■ EXERCISE DETAILS:
Reproduce only the lines of the material below that start at the line containing "(centre.x, centre.y, 0))" and stop at the line containing "before = set(bpy.data.objects)". Keep both end lines.

■ RECORDED INFORMATION:
* * * * * * * * *
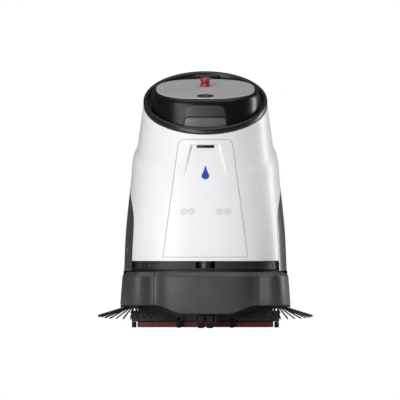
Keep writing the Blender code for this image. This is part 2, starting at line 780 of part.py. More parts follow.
def bumper():
    full = [(-x, y) for x, y in reversed(BUMPER_CENTRE[1:])] + list(BUMPER_CENTRE)
    bumper_piece("bumper_centre", full)
    bumper_piece("bumper_corner_left", BUMPER_CORNER)
    bumper_piece("bumper_corner_right", [(-x, y) for x, y in reversed(BUMPER_CORNER)])


def sensor_bay():
    edge = math.radians(56)
    low = CHASSIS_TOP + 0.0028

    def place(u, v):
        return skin(low + v * (0.2600 - low), (2 * u - 1) * edge, BAY_INSET)

    bay = add_object("sensor_bay", mapped(18, 1, place), DARK)
    thicken(bay, BAY_WALL)
    rail = 0.004
    cut(bay, add_tool("lidar_gap", block((0.074, 0.06, 0.08), (0, -0.36, low + rail + 0.040))))
    lidar = turned(disc(0.031, low + rail + GAP, 0.2597), 24, (0, -0.345, 0))
    add_object("lidar_body", lidar, BLACK)


chassis_frame()
rear_skirt()
bumper()
sensor_bay()


# ---------------------------------------------------------------- inside: battery, tanks, blower, pump


def tub(name, size, centre, wall):
    """An open-topped tank with even walls."""
    tank = add_object(name, block(size, centre, 0.012, 2), TANK)
    inner = Vector(size) - Vector((2 * wall, 2 * wall, 0.0))
    middle = Vector(centre) + Vector((0.0, 0.0, wall))
    cut(tank, add_tool(f"{name}_hollow", block(inner, middle, 0.008, 2)))


def inside():
    base = CHASSIS_TOP + GAP
    battery = block((0.260, 0.200, 0.170), (0, -0.150, base + 0.085), 0.006)
    add_object("battery_pack", battery, DARK)
    tub("solution_tank", (0.400, 0.220, 0.260), (0, 0.110, base + 0.130), 0.006)
    tub("recovery_tank", (0.290, 0.200, 0.300), (0, 0.100, 0.650), 0.006)
    box = block((0.220, 0.150, 0.070), (0, -0.150, base + 0.1703 + 0.035), 0.004)
    add_object("control_box", box, METAL)
    can = [(0, 0.130), (0.030, 0.130), (0.034, 0.090), (0.062, 0.080)]
    can += [(0.066, 0.070), (0.066, 0.012), (0.060, 0.0), (0, 0.0)]
    blower = turned(can, 20, (0, -0.110, base + 0.2412))
    add_object("vacuum_blower", blower, BLACK)
    foot = block((0.060, 0.070, 0.020), (0.190, -0.110, base + 0.010), 0.002)
    pump = add_object("water_pump", foot, METAL)
    pump_motor = turned(disc(0.024, -0.050, 0.050), 20, (0.190, -0.110, base + 0.042), "X")
    join(pump, add_tool("pump_motor", pump_motor))


inside()


# ---------------------------------------------------------------- running gear


def drive_wheels():
    half = DRIVE_WIDTH / 2
    outer = [(0.0643, half - 0.004), (0.070, half), (0.092, half), (DRIVE_RADIUS, half - 0.007)]
    tyre = outer + [(radius, -height) for radius, height in reversed(outer)]
    hub = [(0, 0.012), (0.022, 0.012), (0.026, 0.004), (0.050, 0.004), (0.054, 0.016), (0.064, 0.016)]
    hub += [(0.064, -0.016), (0.054, -0.016), (0.050, -0.006), (0.026, -0.006), (0.022, -0.018), (0, -0.018)]
    for name, side in (("left", 1), ("right", -1)):
        centre = (side * DRIVE_X, DRIVE_Y, DRIVE_RADIUS)
        add_object(f"drive_tyre_{name}", turned(tyre, 24, centre, "X"), RUBBER, centre)
        add_object(f"drive_hub_{name}", turned(hub, 24, centre, "X"), METAL, centre)
        can = turned(disc(0.042, -0.058, 0.058, 0.003), 20, (side * 0.1545, DRIVE_Y, DRIVE_RADIUS), "X")
        motor = add_object(f"drive_motor_{name}", can, METAL)
        bracket = block((0.060, 0.060, 0.080), (side * 0.150, DRIVE_Y, CHASSIS_BOTTOM - GAP - 0.040))
        join(motor, add_tool(f"motor_mount_{name}", bracket))


def caster():
    top = CHASSIS_BOTTOM - GAP
    post = [(0, top), (0.030, top), (0.030, 0.196), (0.014, 0.192), (0.014, 0.085), (0, 0.085)]
    stem = turned(post, 24, (0, CASTER_Y, 0))
    fork = add_object("caster_fork", stem, METAL, (0, CASTER_Y, CHASSIS_BOTTOM))
    axle_y = CASTER_Y + CASTER_TRAIL
    pieces = [block((0.085, 0.060, 0.011), (0, CASTER_Y + 0.012, 0.0865), 0.002)]
    for side in (1, -1):
        pieces.append(block((0.008, 0.036, 0.070), (side * 0.0385, axle_y - 0.002, 0.0555), 0.002))
    pieces.append(turned(disc(0.004, -0.036, 0.036), 12, (0, axle_y, CASTER_RADIUS), "X"))
    join(fork, *(add_tool(f"fork_piece_{i}", piece) for i, piece in enumerate(pieces)))
    rim = [(0.0044, 0.0135), (0.033, 0.0135), (CASTER_RADIUS, 0.0095)]
    wheel = rim + [(radius, -height) for radius, height in reversed(rim)]
    for name, side in (("left", 1), ("right", -1)):
        centre = (side * CASTER_WHEEL_X, axle_y, CASTER_RADIUS)
        add_object(f"caster_wheel_{name}", turned(wheel, 22, centre, "X"), RUBBER, centre)


drive_wheels()
caster()


# ---------------------------------------------------------------- scrub deck, side brushes, squeegee


def scrub_deck():
    middle_y = (DECK_FRONT + DECK_REAR) / 2
    depth = DECK_REAR - DECK_FRONT
    height = DECK_TOP - DECK_BOTTOM
    housing_bm = block((2 * DECK_HALF, depth, height), (0, middle_y, DECK_BOTTOM + height / 2), 0.004)
    housing = add_object("deck_housing", housing_bm, DARK)
    hollow_centre = (0, middle_y, DECK_BOTTOM + height / 2 - 0.0065)
    hollow = block((2 * DECK_HALF - 0.013, depth - 0.013, height), hollow_centre)
    cut(housing, add_tool("deck_hollow", hollow))
    extras = []
    for side in (1, -1):
        extras.append(block((0.030, 0.020, 0.0425), (side * 0.2720, END_ROLLER_Y, 0.0450)))
        extras.append(block((0.023, 0.040, 0.033), (side * GAUGE_X, -0.134, 0.0625)))
        for ear in (1, -1):
            extras.append(block((0.0022, 0.014, 0.045), (side * GAUGE_X + ear * 0.0104, GAUGE_Y, 0.0335)))
    join(housing, *(add_tool(f"deck_extra_{i}", extra) for i, extra in enumerate(extras)))

    skirt = add_object("deck_skirt", block((0.526, depth + 0.005, 0.021), (0, middle_y, 0.0125)), SKIRT_RED)
    cut(skirt, add_tool("skirt_opening", block((0.516, depth - 0.005, 0.060), (0, middle_y, 0.0125))))

    motor = block((0.150, 0.090, 0.052), (0, ROLLER_Y, DECK_TOP + GAP + 0.026), 0.006)
    add_object("deck_motor", motor, METAL)

    centre = (0, ROLLER_Y, ROLLER_RADIUS + 0.0005)
    roller = turned(
        [(0, 0.2550), (0.008, 0.2550), (0.008, 0.245), (0.0475, 0.245), (ROLLER_RADIUS, 0.243),
         (ROLLER_RADIUS, -0.243), (0.0475, -0.245), (0.008, -0.245), (0.008, -0.2550), (0, -0.2550)],
        24, centre, "X",
    )
    add_object("roller_brush", roller, RUBBER, centre)
    for name, side in (("left", 1), ("right", -1)):
        post = (side * END_ROLLER_X, END_ROLLER_Y, 0.012)
        add_object(f"deck_end_roller_{name}", turned(disc(0.009, -0.0112, 0.0112), 14, post), RUBBER, post)
        hub = (side * GAUGE_X, GAUGE_Y, GAUGE_RADIUS)
        gauge = turned(disc(GAUGE_RADIUS, -0.0088, 0.0088, 0.0015), 16, hub, "X")
        add_object(f"gauge_wheel_{name}", gauge, RUBBER, hub)


def bristle_tufts():
    """All tufts of a side brush, before the brush is tilted: stiff fingers that splay outwards and down."""
    bm = bmesh.new()
    start = Vector((0.0290, 0, -0.0065))
    end = Vector((BRUSH_RADIUS, 0, -0.0450))
    way = end - start
    for index in range(BRUSH_TUFTS):
        grown = bmesh.ops.create_cone(
            bm, cap_ends=True, cap_tris=False, segments=4, radius1=0.0030, radius2=0.0050, depth=way.length
        )
        turn = Matrix.Rotation(math.tau * index / BRUSH_TUFTS, 4, "Z")
        lie = way.to_track_quat("Z", "Y").to_matrix().to_4x4()
        place = turn @ Matrix.Translation((start + end) / 2) @ lie
        bmesh.ops.transform(bm, matrix=place, verts=grown["verts"])
    return bm


def side_brushes():
    for name, side in (("left", 1), ("right", -1)):
        centre = Vector((side * BRUSH_X, BRUSH_Y, BRUSH_Z))
        hub = turned(HUB_PROFILE, 20, centre, tilt=BRUSH_TILT)
        add_object(f"side_brush_hub_{name}", hub, DARK, centre)
        ring = turned(RING_PROFILE, 18, centre, tilt=BRUSH_TILT)
        bristles = add_object(f"side_brush_bristles_{name}", ring, RUBBER, centre)
        tufts = bristle_tufts()
        bmesh.ops.rotate(tufts, verts=tufts.verts, matrix=Matrix.Rotation(BRUSH_TILT, 3, "X"))
        bmesh.ops.translate(tufts, verts=tufts.verts, vec=centre)
        join(bristles, add_tool(f"tufts_{name}", tufts))

        motor = turned(disc(0.024, 0.1025, 0.165, 0.002), 18, (centre.x, centre.y, 0))
        arm = add_object(f"side_brush_arm_{name}", motor, DARK, centre)
        beam = block((0.110, 0.030, 0.022), (side * 0.2300, BRUSH_Y + 0.010, 0.1500), 0.002)
        post = turned(disc(0.0100, 0.145, 0.262), 14, (side * 0.190, BRUSH_Y + 0.02, 0))
        join(arm, add_tool(f"arm_beam_{name}", beam), add_tool(f"arm_post_{name}", post))


def squeegee():
    add_object("squeegee_beam", block((0.524, 0.034, 0.028), (0, SQUEEGEE_Y, 0.064), 0.003), DARK)
    add_object("squeegee_blade", block((0.532, 0.006, 0.049), (0, SQUEEGEE_Y, 0.0250)), RUBBER)
    pipe = [(0.016, 0.262), (0.020, 0.262), (0.020, 0.0783), (0.016, 0.0783)]
    riser = turned(pipe, 24, (0, SQUEEGEE_Y, 0))
    add_object("suction_riser", riser, DARK)


scrub_deck()
side_brushes()
squeegee()
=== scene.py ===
import math
import random

import bmesh
import bpy
from mathutils import Matrix, Vector


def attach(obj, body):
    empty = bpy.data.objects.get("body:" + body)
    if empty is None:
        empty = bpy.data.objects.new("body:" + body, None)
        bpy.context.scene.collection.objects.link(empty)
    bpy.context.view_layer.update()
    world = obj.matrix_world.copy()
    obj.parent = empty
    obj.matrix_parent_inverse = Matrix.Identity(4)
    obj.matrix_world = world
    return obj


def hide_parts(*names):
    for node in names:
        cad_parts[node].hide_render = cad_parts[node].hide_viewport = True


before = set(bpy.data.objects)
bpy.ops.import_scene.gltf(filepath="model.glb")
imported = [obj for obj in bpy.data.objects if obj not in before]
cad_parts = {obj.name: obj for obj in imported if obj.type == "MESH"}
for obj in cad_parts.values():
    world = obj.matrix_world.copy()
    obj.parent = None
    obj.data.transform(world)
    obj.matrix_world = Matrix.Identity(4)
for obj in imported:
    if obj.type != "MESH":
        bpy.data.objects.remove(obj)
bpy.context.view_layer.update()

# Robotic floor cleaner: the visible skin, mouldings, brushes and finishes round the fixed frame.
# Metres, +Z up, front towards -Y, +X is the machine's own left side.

bl_info = {
    "name": "Robotic floor cleaner",
    "version": (1, 0, 0),
    "blender": (4, 5, 0),
    "location": "View3D > Sidebar > Floor cleaner",
    "description": "Builds the visible pieces of an upright floor scrubbing robot round its frame",
    "category": "Object",
}

# ---------------------------------------------------------------- sizes shared with the frame

SKIN_ROWS = (
    (0.220, 0.3166, -0.386, 0.361),
    (0.368, 0.3100, -0.366, 0.350),
    (0.466, 0.3010, -0.346, 0.340),
    (0.554, 0.2912, -0.325, 0.329),
    (0.640, 0.2838, -0.300, 0.316),
    (0.668, 0.2785, -0.291, 0.311),
    (0.691, 0.2665, -0.284, 0.307),
    (0.760, 0.2560, -0.262, 0.292),
    (0.8645, 0.2418, -0.2346, 0.2646),
)
SHELL_TOP = 0.8645
FRONT_BOTTOM = 0.261
REAR_BOTTOM = 0.2225
SLANT_START = 0.30
WALL = 0.004
SEAM = 0.0015
SEAM_ANGLE = SEAM / 0.31  # half the gap beside a side door, as an angle about the body's middle

DOOR_TOP = 0.554
ARCH_START = 0.47  # from here up the rows of the shells and doors lie closer together
DOOR_MIDDLE = math.radians(93)
DOOR_FRONT_REACH = math.radians(33)
DOOR_REAR_REACH = math.radians(25)

RING_CENTRE_Y, RING_CENTRE_Z, RING_SLOPE = 0.015, 0.876, 0.458
RING_HALF_WIDTH, RING_HALF_DEPTH = 0.2334, 0.2417
RING_RADIAL, RING_VERTICAL = 0.0083, 0.0105
HEAD_CENTRE_Y, HEAD_HALF_WIDTH, HEAD_HALF_DEPTH = 0.011, 0.211, 0.201
HEAD_POWER, HEAD_SHOULDER = 2.5, 0.030
PLATE_HALF_WIDTH, PLATE_HALF_DEPTH = 0.1915, 0.186
PLATE_FRONT_Y, PLATE_FRONT_Z, PLATE_SLOPE = -0.185, 0.8896, 0.205
PLATE_TILT = math.atan(PLATE_SLOPE)
TAB_TOP = 0.815
DECK_HALF_WIDTH, DECK_HALF_DEPTH = 0.2246, 0.2329
DECK_LEVELS = ((0, -0.009), (0.995, -0.009), (1, -0.0095), (1, -0.0125), (0.995, -0.013), (0, -0.013))
START_Y, START_RADIUS, ESTOP_Y = -0.130, 0.0325, 0.062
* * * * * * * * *
■ EXERCISE SOLUTION:
        motor = turned(disc(0.024, 0.1025, 0.165, 0.002), 18, (centre.x, centre.y, 0))
        arm = add_object(f"side_brush_arm_{name}", motor, DARK, centre)
        beam = block((0.110, 0.030, 0.022), (side * 0.2300, BRUSH_Y + 0.010, 0.1500), 0.002)
        post = turned(disc(0.0100, 0.145, 0.262), 14, (side * 0.190, BRUSH_Y + 0.02, 0))
        join(arm, add_tool(f"arm_beam_{name}", beam), add_tool(f"arm_post_{name}", post))


def squeegee():
    add_object("squeegee_beam", block((0.524, 0.034, 0.028), (0, SQUEEGEE_Y, 0.064), 0.003), DARK)
    add_object("squeegee_blade", block((0.532, 0.006, 0.049), (0, SQUEEGEE_Y, 0.0250)), RUBBER)
    pipe = [(0.016, 0.262), (0.020, 0.262), (0.020, 0.0783), (0.016, 0.0783)]
    riser = turned(pipe, 24, (0, SQUEEGEE_Y, 0))
    add_object("suction_riser", riser, DARK)


scrub_deck()
side_brushes()
squeegee()
=== scene.py ===
import math
import random

import bmesh
import bpy
from mathutils import Matrix, Vector


def attach(obj, body):
    empty = bpy.data.objects.get("body:" + body)
    if empty is None:
        empty = bpy.data.objects.new("body:" + body, None)
        bpy.context.scene.collection.objects.link(empty)
    bpy.context.view_layer.update()
    world = obj.matrix_world.copy()
    obj.parent = empty
    obj.matrix_parent_inverse = Matrix.Identity(4)
    obj.matrix_world = world
    return obj


def hide_parts(*names):
    for node in names:
        cad_parts[node].hide_render = cad_parts[node].hide_viewport = True


before = set(bpy.data.objects)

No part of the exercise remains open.